Big Hearts Need Bigger Home
Reprinted from the Amarillo Globe-News, Oct. 4, 2011
It’s not that Tim and December Barcroft wouldn’t love to be in Washington, D.C., Wednesday. They would be among 150 others nationally to be honored at a gala as part of the Angels in Adoption awards through the Congressional Coalition on Adoption Institute.
It’s just they can’t.
Tim has a route to run delivering tortillas around the area for J&T Distributing. December, who not surprisingly, was born in December, can’t afford to miss class at West Texas A&M University, where she’s studying to be a teacher. Then there are the girls — Genie, Heavenly and Kelsey — what to do about them?
“It’s probably best we not go,” Tim said. “We’d like to, but just can’t. It’s disappointing, but money was also an issue as well.”
The Barcrofts are a common couple doing an extraordinarily uncommon thing. That’s what foster parents are. They’re like so many on the outside, but inside have an extra dose of love, unselfishness and sacrifice.

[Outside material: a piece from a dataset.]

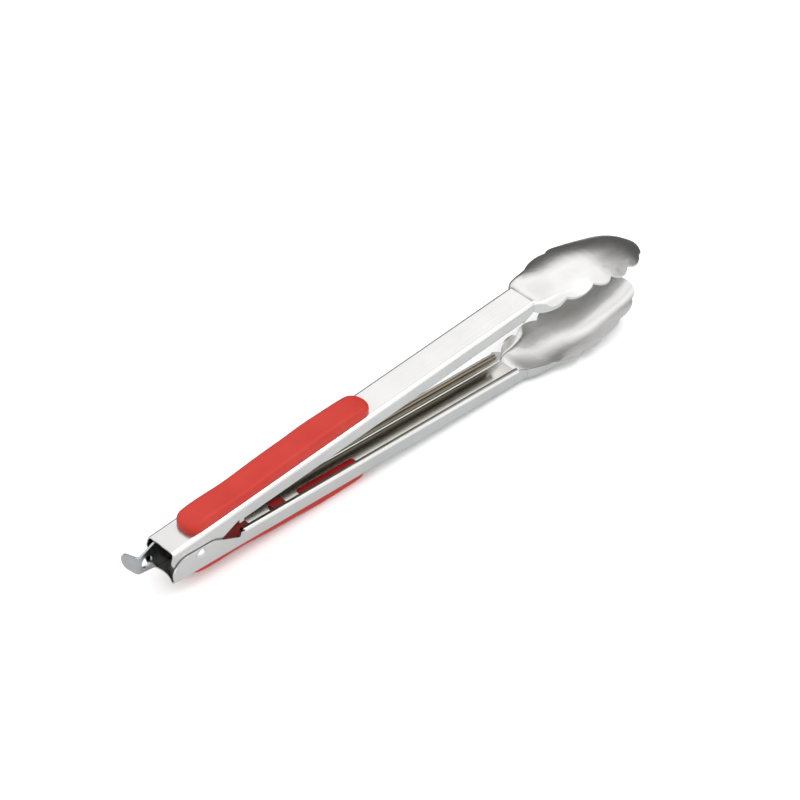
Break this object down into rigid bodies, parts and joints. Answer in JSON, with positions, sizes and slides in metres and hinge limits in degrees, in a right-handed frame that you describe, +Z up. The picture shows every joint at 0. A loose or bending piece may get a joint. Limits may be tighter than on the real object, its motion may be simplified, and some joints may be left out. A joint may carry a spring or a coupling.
{
  "type": "spring loaded kitchen tongs",
  "caption": "Spring loaded kitchen tongs: two folded steel arms on a rivet hinge, with scalloped spoon heads, soft grips and a sliding wedge lock with hanging hole.",
  "frame": {"origin": "on the table, under the middle of the locked tongs' box", "axes": "+X from the hinge to the heads, +Y across the arms along the hinge axis, +Z up, the way the upper arm opens"},
  "size_m": [0.3108, 0.0342, 0.0494],
  "materials": {
    "steel": "satin",
    "plate_steel": "satin",
    "rivet_steel": "satin",
    "spring_steel": "drawn wire",
    "grip": "soft satin",
    "insert": "moulded"
  },
  "bodies": {
    "root": {"lower_arm": "steel", "lower_grip": "grip", "lower_grip_insert": "insert", "hinge_rivet": "rivet_steel", "spring_bush": "rivet_steel", "plate_spacer": "rivet_steel", "torsion_spring": "spring_steel"},
    "upper": {"upper_arm": "steel", "upper_grip": "grip", "upper_grip_insert": "insert"},
    "lock": {"lock_plate": "plate_steel"}
  },
  "joints": [
    {"name": "arm_hinge", "type": "hinge", "parent": "root", "child": "upper", "pos_m": [-0.13069, 0, 0.01842], "axis": [0, -1, 0], "range_deg": [-4.3, 13], "stiffness_Nm_per_rad": 0.5, "springref_deg": 5.73, "deforming": ["torsion_spring"]},
    {"name": "lock_slide", "type": "slide", "parent": "root", "child": "lock", "axis": [0.9993, 0, -0.0367], "range_m": [-0.00199, 0.00601]}
  ],
  "couplings": [
    {"joint": "lock_slide", "follows": "arm_hinge", "m_per_rad": 0.026444}
  ]
}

Life was peaceful and routine the first five years of their marriage. Maybe too peaceful.
“We were tired of our quiet house,” December said.
They talked of being foster parents for three years. Finally, they enrolled in the foster parents program through Buckner International, training that is intense and rigorous. They had a heart for children, had none of their own, and were eager to have some extra noise in their home.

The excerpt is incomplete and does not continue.